Good luck with the job thing! I hope they'll see what a gem they'd be getting. Though I read your sentence as "bilingual idiot" the first time through.

Batty said...

I used to hate clothes shopping with my mom. She's a lovely woman, a great lady, and she still loves to dress up. But I remember it taking forever. The last time she tricked me, I was 19! I wanted to check out a nearby game store, she said she was just going to have a peek at some clothes at a nearby luxury department store. We finally left 4 hours later. I can't believe I fell for that one in spite of years of experience!

Rima said...

"Breakfast with Mary"! LOL! I like that.
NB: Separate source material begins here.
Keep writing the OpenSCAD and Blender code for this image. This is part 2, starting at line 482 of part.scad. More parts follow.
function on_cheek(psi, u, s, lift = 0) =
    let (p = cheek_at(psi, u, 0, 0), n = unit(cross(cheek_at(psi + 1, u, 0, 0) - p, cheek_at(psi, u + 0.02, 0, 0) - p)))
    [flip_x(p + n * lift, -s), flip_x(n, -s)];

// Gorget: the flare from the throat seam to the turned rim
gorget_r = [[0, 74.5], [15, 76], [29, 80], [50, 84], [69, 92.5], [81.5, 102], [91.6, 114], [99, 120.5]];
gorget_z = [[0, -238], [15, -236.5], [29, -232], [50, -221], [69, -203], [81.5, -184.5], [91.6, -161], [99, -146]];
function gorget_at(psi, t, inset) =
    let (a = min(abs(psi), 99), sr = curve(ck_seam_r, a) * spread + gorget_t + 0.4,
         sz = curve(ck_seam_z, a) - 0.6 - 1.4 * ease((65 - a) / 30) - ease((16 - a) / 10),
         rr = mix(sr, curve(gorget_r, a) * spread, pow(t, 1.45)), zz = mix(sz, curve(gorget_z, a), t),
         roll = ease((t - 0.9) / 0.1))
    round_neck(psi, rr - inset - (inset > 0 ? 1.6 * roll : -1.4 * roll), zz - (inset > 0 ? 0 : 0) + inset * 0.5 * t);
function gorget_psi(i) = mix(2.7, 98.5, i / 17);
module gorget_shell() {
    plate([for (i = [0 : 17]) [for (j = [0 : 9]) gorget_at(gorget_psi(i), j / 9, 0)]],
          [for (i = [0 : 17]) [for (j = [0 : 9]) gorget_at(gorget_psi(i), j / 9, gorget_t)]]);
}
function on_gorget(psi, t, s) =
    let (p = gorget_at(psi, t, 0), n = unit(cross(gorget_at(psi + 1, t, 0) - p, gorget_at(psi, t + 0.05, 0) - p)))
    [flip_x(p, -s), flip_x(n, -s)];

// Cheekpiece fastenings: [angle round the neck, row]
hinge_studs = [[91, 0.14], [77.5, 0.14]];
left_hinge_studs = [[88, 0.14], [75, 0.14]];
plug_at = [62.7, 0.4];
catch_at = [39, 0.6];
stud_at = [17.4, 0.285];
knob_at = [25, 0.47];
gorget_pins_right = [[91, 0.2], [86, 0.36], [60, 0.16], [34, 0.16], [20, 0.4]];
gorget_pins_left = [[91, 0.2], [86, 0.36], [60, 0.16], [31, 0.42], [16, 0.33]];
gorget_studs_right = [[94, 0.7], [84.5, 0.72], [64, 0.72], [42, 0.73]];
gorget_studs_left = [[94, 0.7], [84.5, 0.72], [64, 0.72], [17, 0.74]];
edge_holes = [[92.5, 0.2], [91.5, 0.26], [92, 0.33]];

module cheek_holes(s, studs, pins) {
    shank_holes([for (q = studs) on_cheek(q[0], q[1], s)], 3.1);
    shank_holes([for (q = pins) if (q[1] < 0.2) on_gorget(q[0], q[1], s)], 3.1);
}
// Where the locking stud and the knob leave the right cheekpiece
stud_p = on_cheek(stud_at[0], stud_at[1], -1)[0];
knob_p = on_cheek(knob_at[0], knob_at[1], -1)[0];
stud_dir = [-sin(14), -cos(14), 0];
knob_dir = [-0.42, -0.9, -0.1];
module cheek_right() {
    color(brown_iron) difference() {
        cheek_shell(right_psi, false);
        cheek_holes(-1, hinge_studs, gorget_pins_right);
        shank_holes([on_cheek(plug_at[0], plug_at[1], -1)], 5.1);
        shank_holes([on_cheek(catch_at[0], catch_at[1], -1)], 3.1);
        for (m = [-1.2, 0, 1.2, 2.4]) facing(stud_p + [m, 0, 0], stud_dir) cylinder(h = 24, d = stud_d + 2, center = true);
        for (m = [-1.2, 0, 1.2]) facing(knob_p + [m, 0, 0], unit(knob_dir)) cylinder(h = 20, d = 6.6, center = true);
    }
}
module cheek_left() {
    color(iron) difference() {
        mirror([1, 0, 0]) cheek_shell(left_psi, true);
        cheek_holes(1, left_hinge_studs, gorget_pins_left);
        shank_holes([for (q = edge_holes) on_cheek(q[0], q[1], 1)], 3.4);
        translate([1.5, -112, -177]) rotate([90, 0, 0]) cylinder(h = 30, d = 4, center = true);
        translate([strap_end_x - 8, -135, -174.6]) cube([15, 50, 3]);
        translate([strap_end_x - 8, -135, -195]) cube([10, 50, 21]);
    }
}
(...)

I also hate clothes shopping, and the addition of the monkey children has increased the pain tenfold, so I hear ya sister.
I'm sure that you did fine on that interview. You're bright and verbal. We all have our moments of flatline. I'm sure you snapped out of it. Good luck with it! I hope you find something good!

OLPP said...

Today I went pants shopping, and maybe I mean pants in the international sense.
Chloe assured me that it was not the pants that curved out on their own, but rather the shape of my bottom that made the pants curve outwards. Thank you, Chloe.
I am going to search YouTube for that weatherman!

Cindy said...

I missed the bit with Glen Zimmerman. I am so thoroughly disappointed. Damn. Now, for the church thing. You are letting one bitchfromhell ruin something that should be just another thing in your life with your family. She's a church lady. The only reason she does what she does is that nobody else wants to do it and nobody wants to be near her. Also, the only reason your interview might not have gone well is because you showed that you have a personality and a sense of humor. Neither of those things is allowed in the business world. Shame on you;)

buttercup said...

I'm so psyched he wore it!!! Is there a clip on You Tube or something? AWESOME!

Good luck on the interview, and any others that may come your way. I'm sure you did fine. I've blathered on and on and giggled like a dumb blonde and still got the job. You'll be fine!